What to do: Only the lines between the line with "for side, sign" and the line with "if empty is", together with those two lines themselves, are to be copied exactly.

Listed entries:
* begin *
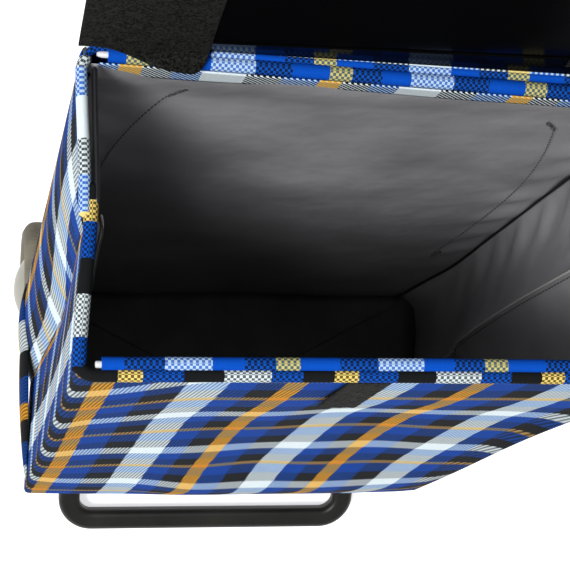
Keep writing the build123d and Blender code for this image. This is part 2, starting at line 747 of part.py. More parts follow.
LINING_BACK = -0.5 - LINING_THICK
LIP_START = LID_LENGTH + 2
across_lid = (-LID_HALF, LID_HALF)
save(lid_piece(across_lid, (3, LID_LENGTH), (LINING_BACK - PANEL_THICK, LINING_BACK), 3),
     "lid_panel")
save(lid_piece(across_lid, (3, LID_LENGTH), (LINING_BACK, -0.5), 3), "lid_lining")
save(lid_piece(across_lid, (LIP_START, LIP_START + LIP_LENGTH),
               (LINING_BACK - PANEL_THICK, LINING_BACK), 12), "lid_lip")
save(lid_piece((PATCH_X - 12.5, PATCH_X + 12.5), (LIP_START + 10, LIP_START + LIP_LENGTH - 10),
               (LINING_BACK, 0), 2), "lip_hook_strip")
for side, sign in SIDES.items():
    edges = sorted((sign * (LID_HALF - 2), sign * (LID_HALF - 2 - WING_WIDTH)))
    save(lid_piece(edges, (4, LID_LENGTH - 4), (0.4, 2.4), 4), f"lid_{side}_wing")
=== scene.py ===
"""Folding shopping trolley: looks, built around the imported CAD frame.

Lengths are in millimetres until build_mesh turns them into Blender's metres.
X runs across the trolley, -Y is the front of the bag, +Z is up.
"""

import json
import math

import bpy
import numpy as np
from mathutils import Matrix, Vector, noise


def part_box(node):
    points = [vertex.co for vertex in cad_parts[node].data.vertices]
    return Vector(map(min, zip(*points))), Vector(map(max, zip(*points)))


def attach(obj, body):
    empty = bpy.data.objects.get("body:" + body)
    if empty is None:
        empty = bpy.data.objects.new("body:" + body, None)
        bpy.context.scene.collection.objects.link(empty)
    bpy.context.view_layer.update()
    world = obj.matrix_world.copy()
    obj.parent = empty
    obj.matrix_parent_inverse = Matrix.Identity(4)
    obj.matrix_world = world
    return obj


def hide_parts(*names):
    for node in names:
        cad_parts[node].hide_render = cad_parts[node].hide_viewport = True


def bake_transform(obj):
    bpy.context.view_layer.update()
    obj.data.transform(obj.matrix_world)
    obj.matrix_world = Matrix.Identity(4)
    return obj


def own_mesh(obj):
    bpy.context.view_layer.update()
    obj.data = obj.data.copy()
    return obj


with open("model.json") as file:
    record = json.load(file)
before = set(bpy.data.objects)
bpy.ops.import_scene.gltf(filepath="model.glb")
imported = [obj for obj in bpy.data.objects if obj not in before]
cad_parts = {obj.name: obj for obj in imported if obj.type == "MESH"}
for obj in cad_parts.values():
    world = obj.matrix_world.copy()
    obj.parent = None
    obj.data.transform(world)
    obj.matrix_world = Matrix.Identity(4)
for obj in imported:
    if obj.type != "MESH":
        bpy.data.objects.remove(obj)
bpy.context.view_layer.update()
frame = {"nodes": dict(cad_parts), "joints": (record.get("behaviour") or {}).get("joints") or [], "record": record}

MM = 0.001


def cad(node):
    """Lowest and highest corner of a CAD node, in millimetres."""
    low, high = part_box(node)
    return np.array(low) / MM, np.array(high) / MM


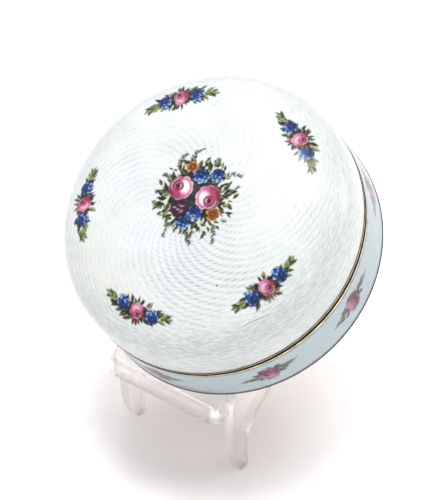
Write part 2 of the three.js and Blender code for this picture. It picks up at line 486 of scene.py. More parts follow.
# heart: the side where the dark middle lies; bright: the side where the great pale petal lies
def paintRose(painting, x, y, size, heart, bright, draw, petals=9):
    p = paints
    pale = 1 if size > fullRose else 0.28

    def toward(turn, reach):
        return polar(x, y, turn, reach * size)

    painting.spot(x, y, size * 1.02, p["darkest"], 0.85)
    painting.spot(x, y, size * 0.92, p["deepRose"])
    for i in range(petals):
        turn = heart + (i + draw.uniform(-0.2, 0.2)) * math.tau / petals
        lit = (0.5 + 0.5 * math.cos(turn - bright)) ** 1.3
        px, py = toward(turn, 0.63)
        petal = (p["crimson"] + p["deepRose"]) * 0.5 * (1 - lit) + p["pink"] * lit
        painting.spot(px, py, draw.uniform(0.32, 0.4) * size, petal, 1.0, 1.2, turn + math.pi / 2)
        shine = (0.12 + 0.6 * lit) * pale
        painting.crescent(px, py, 0.33 * size, turn + 0.3, 1.3, 0.12 * size, p["palePink"], shine)
        painting.crescent(px, py, 0.36 * size, turn + 2.4, 0.9, 0.09 * size, p["crimson"], 0.75 - 0.4 * lit)
    painting.spot(*toward(heart, 0.08), 0.66 * size, p["rose"], 1.0, 1.0, 0.0, 0.3 * size)

    # arcs of the petals behind the heart
    hx, hy = toward(heart, 0.24)
    for i, tone in enumerate(("crimson", "palePink", "crimson", "pink", "crimson")):
        shift = draw.uniform(-0.35, 0.35)
        painting.crescent(hx, hy, (0.66 - 0.065 * i) * size, heart + shift, 1.35, 0.075 * size, p[tone], 0.8)

    # the great pale petal
    across = bright + math.pi / 2
    painting.spot(*toward(bright, 0.3), 0.5 * size, p["pink"], 1.0, 1.3, across, 0.22 * size)
    painting.spot(*toward(bright, 0.32), 0.42 * size, p["palePink"], pale, 1.3, across, 0.28 * size)
    if size < fullRose:
        painting.crescent(x, y, 0.36 * size, bright + 0.5, 1.1, 0.09 * size, p["deepRose"], 0.8)
        painting.crescent(x, y, 0.6 * size, bright - 0.6, 1.0, 0.08 * size, p["crimson"], 0.6)
    painting.spot(*toward(bright, 0.42), 0.24 * size, p["white"], 0.9 * pale, 1.6, across, 0.3 * size)
    painting.crescent(x, y, 0.76 * size, bright + 0.15, 1.2, 0.07 * size, p["rose"], 0.7)

    painting.spot(hx, hy, 0.38 * size, p["deepRose"], 0.95, 1.1, heart, 0.14 * size)
    painting.crescent(hx, hy, 0.41 * size, heart, 1.6, 0.12 * size, p["crimson"], 0.9)
    painting.crescent(hx, hy, 0.4 * size, bright, 1.2, 0.07 * size, p["crimson"], 0.8)
    painting.crescent(hx, hy, 0.3 * size, bright + 2.2, 1.7, 0.1 * size, p["pink"], 0.9)
    painting.crescent(hx, hy, 0.22 * size, heart + 0.4, 1.9, 0.12 * size, p["crimson"])
    painting.crescent(hx, hy, 0.18 * size, bright - 0.2, 1.3, 0.09 * size, p["palePink"], 0.8)
    painting.spot(hx, hy, 0.12 * size, p["darkest"], 0.95, 1.3, heart)


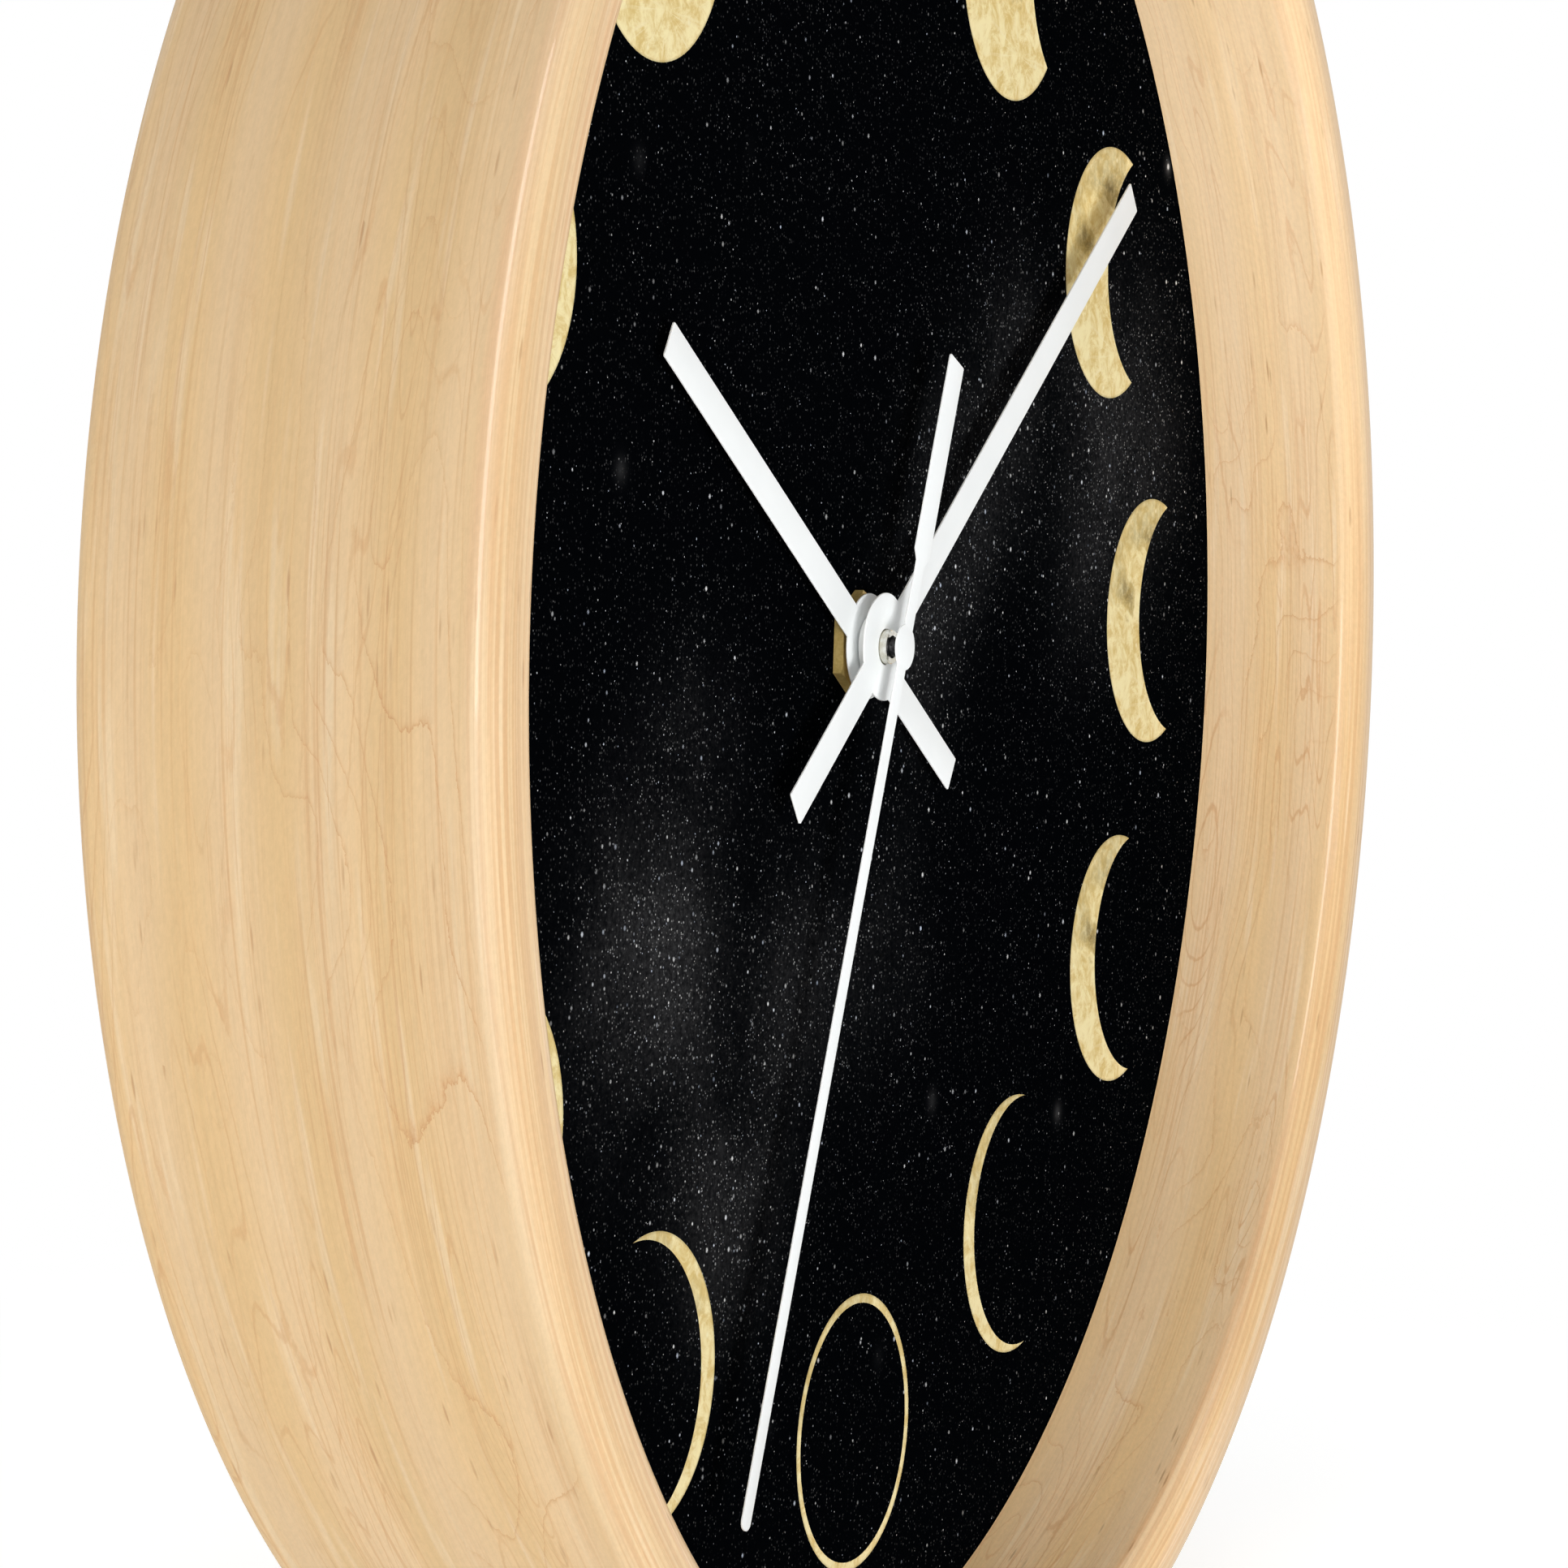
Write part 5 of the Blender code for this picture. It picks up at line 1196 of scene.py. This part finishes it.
in_plastic = {"Geometry": on_knob, "Material": given["Plastic"]}
plug(ribs_result, {0: wire(g, "GeometryNodeSetMaterial", in_plastic)})
knob_ribs = grown("knob_ribs_moulded", g, rib_inputs, {"Plastic": wheel_white})
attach(knob_ribs, "knob")

# %% Knob bead
BEAD_REACH = 0.0034
BEAD_STEPS = 48

bead = rounded(BEAD_REACH, CASE_BACK, RIB_ROUND, 0, 330, 11)
knob_middle = (AXIS_X - KNOB_AWAY, AXIS_Z + KNOB_AWAY)
knob_bead = turned("knob_bead_moulded", bead, BEAD_STEPS, wheel_white, knob_middle)
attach(knob_bead, "knob")

# %% Marks on the case
MARK_LOW, MARK_HIGH = CASE_BACK - 0.0002, CASE_BACK + 0.00032
MARK_ROUND = 0.00006
ARROW_REACH = 0.0096
ARROW_HALF = 0.00035
ARROW_HEAD = 0.0010
SIGN_HALF, SIGN_LONG = 0.0004, 0.0017


def bent_arrow(start, end):
    """An arrow that follows a circle round the knob."""
    outer = arc(ARROW_REACH + ARROW_HALF, start, end, 16)
    inner = arc(ARROW_REACH - ARROW_HALF, end, start, 16)
    wing_out, wing_in = (
        arc(ARROW_REACH + side * ARROW_HEAD, end, end, 1)[0] for side in (1, -1)
    )
    point = math.radians(end) + 1.6 * ARROW_HEAD / ARROW_REACH
    tip = (ARROW_REACH * math.cos(point), ARROW_REACH * math.sin(point))
    return [(x - KNOB_AWAY, z + KNOB_AWAY) for x, z in (*outer, wing_out, tip, wing_in, *inner)]


def raised_sign(x, z, cross):
    """A minus sign, or with cross a plus sign, round a place on the back."""
    long, half = SIGN_LONG, SIGN_HALF
    low_side = [(-long, -half), (long, -half)]
    if cross:
        low_side[1:1] = [(-half, -half), (-half, -long), (half, -long), (half, -half)]
    corners = low_side + [(-a, -b) for a, b in low_side]
    return [(x + a, z + b) for a, b in corners]


marks_mesh = bmesh.new()
for outline in (
    bent_arrow(20, 118), bent_arrow(200, 298),
    raised_sign(0.0205, -0.0085, True), raised_sign(-0.0205, -0.0085, False),
):
    stamped(marks_mesh, outline, MARK_LOW, MARK_HIGH, MARK_ROUND)
marks = place_piece("case_marks_moulded", marks_mesh, case_black, 30)
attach(marks, "clock")

# %% [markdown]
# ## The cell
# An AA cell is a drawn steel can in a printed sleeve. The sleeve is shrunk on, so it curls
# over the two ends and leaves the metal bare in the middle. It carries no words here.

# %% Sleeve
SLEEVE_BLUE = paint(52, 92, 132)
SLEEVE_SILVER = paint(214, 216, 218)

cell_finish, tree, shader = finish("cell_sleeve_and_can")
length = parts_of(own_place(tree))[0]
scuff = own_grain(tree, 0.9, 4.0, 0.6, stretch=(6, 1, 1))
sleeve_tone = blend(ease(length, 0.0121, 0.0123), SLEEVE_BLUE, SLEEVE_SILVER)
scuff_share = ease(scuff, 0.55, 0.75, 0.0, 0.3)
plug(shader, {
    "Base Color": blend(scuff_share, sleeve_tone, paint(120, 136, 150)),
    "Roughness": ease(scuff, 0.3, 0.7, 0.28, 0.42),
})
print("sleeve nodes:", len(tree.nodes))

# %% AA cell
CELL_BASE, CELL_TIP = -0.0247, 0.0258
CELL_Y, CELL_Z = -0.0086, AXIS_Z - 0.0194
CELL_RADIUS = 0.0071
CELL_STEPS = 64
BARE_RADIUS = 0.0057

shoulder = CELL_TIP - 0.0014
cell_profile = [
    (CELL_BASE, 0), (CELL_BASE, 0.0058), (CELL_BASE + 0.0001, 0.0064),
    (CELL_BASE + 0.0004, 0.0069), (CELL_BASE + 0.0008, CELL_RADIUS),
    (shoulder - 0.0008, CELL_RADIUS), (shoulder - 0.0003, 0.0069), (shoulder, 0.0064),
    (shoulder, 0.0058), (shoulder - 0.0001, 0.0056), (shoulder - 0.0001, 0.0029),
    (shoulder, 0.00275), (CELL_TIP - 0.0003, 0.00275), (CELL_TIP - 0.0001, 0.0026),
    (CELL_TIP, 0.0023), (CELL_TIP, 0),
]
cell_mesh = bmesh.new()
ring_turns = [2 * math.pi * i / CELL_STEPS for i in range(CELL_STEPS)]
rings = [
    [
        cell_mesh.verts.new((x, CELL_Y + r * math.cos(t), CELL_Z + r * math.sin(t)))
        for t in (ring_turns if r else ring_turns[:1])
    ]
    for x, r in cell_profile
]
for one, two in zip(rings, rings[1:]):
    for i in range(CELL_STEPS):
        j = (i + 1) % CELL_STEPS
        corners = (one[i % len(one)], one[j % len(one)], two[j % len(two)], two[i % len(two)])
        cell_mesh.faces.new(list(dict.fromkeys(corners)))  # three corners at a cap's middle
cell = place_piece("battery_cell_sleeved", cell_mesh, cell_finish)
cell.data.materials.append(nickel)
for polygon in cell.data.polygons:
    from_axis = math.hypot(polygon.center.y - CELL_Y, polygon.center.z - CELL_Z)
    polygon.material_index = int(from_axis < BARE_RADIUS)
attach(cell, "battery")
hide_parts("battery_cell")

# %% [markdown]
# ## Floor
# The clock stands on a white table. Close to the hoop the table is an ordinary matt white,
# so that it keeps the soft shadow, and further out it melts into the white of the tent.
# The table doesn't hold back the light that the tent sends from below.

# %% White table
TABLE_Z = -0.1765
TABLE_HALF = 8.0
TABLE_LIFT = 0.52  # light of its own, which only the camera and mirrors see

table_finish, tree, shader = finish("table_white")
cloth = own_grain(tree, 0.02, 2.0)
plug(shader, {
    "Base Color": blend(cloth, (0.88, 0.88, 0.88, 1), (0.92, 0.92, 0.92, 1)),
    "Roughness": 0.9, "Specular IOR Level": 0.0,
})
far = ease(reach_of(own_place(tree)), 0.16, 0.48)
seen = looked_at(tree)
white = wire(tree, "ShaderNodeEmission", {"Color": PURE_WHITE, "Strength": 1.0})
lift = wire(tree, "ShaderNodeEmission", {"Color": PURE_WHITE, "Strength": seen * TABLE_LIFT})
lifted = wire(tree, "ShaderNodeAddShader", {0: Value(shader.outputs[0]), 1: lift})
melt = wire(tree, "ShaderNodeMixShader", {0: far * seen, 1: lifted, 2: white})
plug(tree.nodes["Material Output"], {"Surface": melt})
print("table finish nodes:", len(tree.nodes))

# %% Lay the table
table_mesh = bpy.data.meshes.new("white_table")
table_corners = [
    (-TABLE_HALF, -TABLE_HALF, 0), (TABLE_HALF, -TABLE_HALF, 0), (TABLE_HALF, TABLE_HALF, 0),
    (-TABLE_HALF, TABLE_HALF, 0),
]
table_mesh.from_pydata(table_corners, [], [(0, 1, 2, 3)])
table_mesh.materials.append(table_finish)
table = put_in_scene("white_table", table_mesh)
table.location.z = TABLE_Z
table.visible_diffuse = False
table.visible_shadow = False
print("table at", TABLE_Z)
* end *
Finished task:
for side, sign in SIDES.items():
    edges = sorted((sign * (LID_HALF - 2), sign * (LID_HALF - 2 - WING_WIDTH)))
    save(lid_piece(edges, (4, LID_LENGTH - 4), (0.4, 2.4), 4), f"lid_{side}_wing")
=== scene.py ===
"""Folding shopping trolley: looks, built around the imported CAD frame.

Lengths are in millimetres until build_mesh turns them into Blender's metres.
X runs across the trolley, -Y is the front of the bag, +Z is up.
"""

import json
import math

import bpy
import numpy as np
from mathutils import Matrix, Vector, noise


def part_box(node):
    points = [vertex.co for vertex in cad_parts[node].data.vertices]
    return Vector(map(min, zip(*points))), Vector(map(max, zip(*points)))


def attach(obj, body):
    empty = bpy.data.objects.get("body:" + body)
    if empty is None:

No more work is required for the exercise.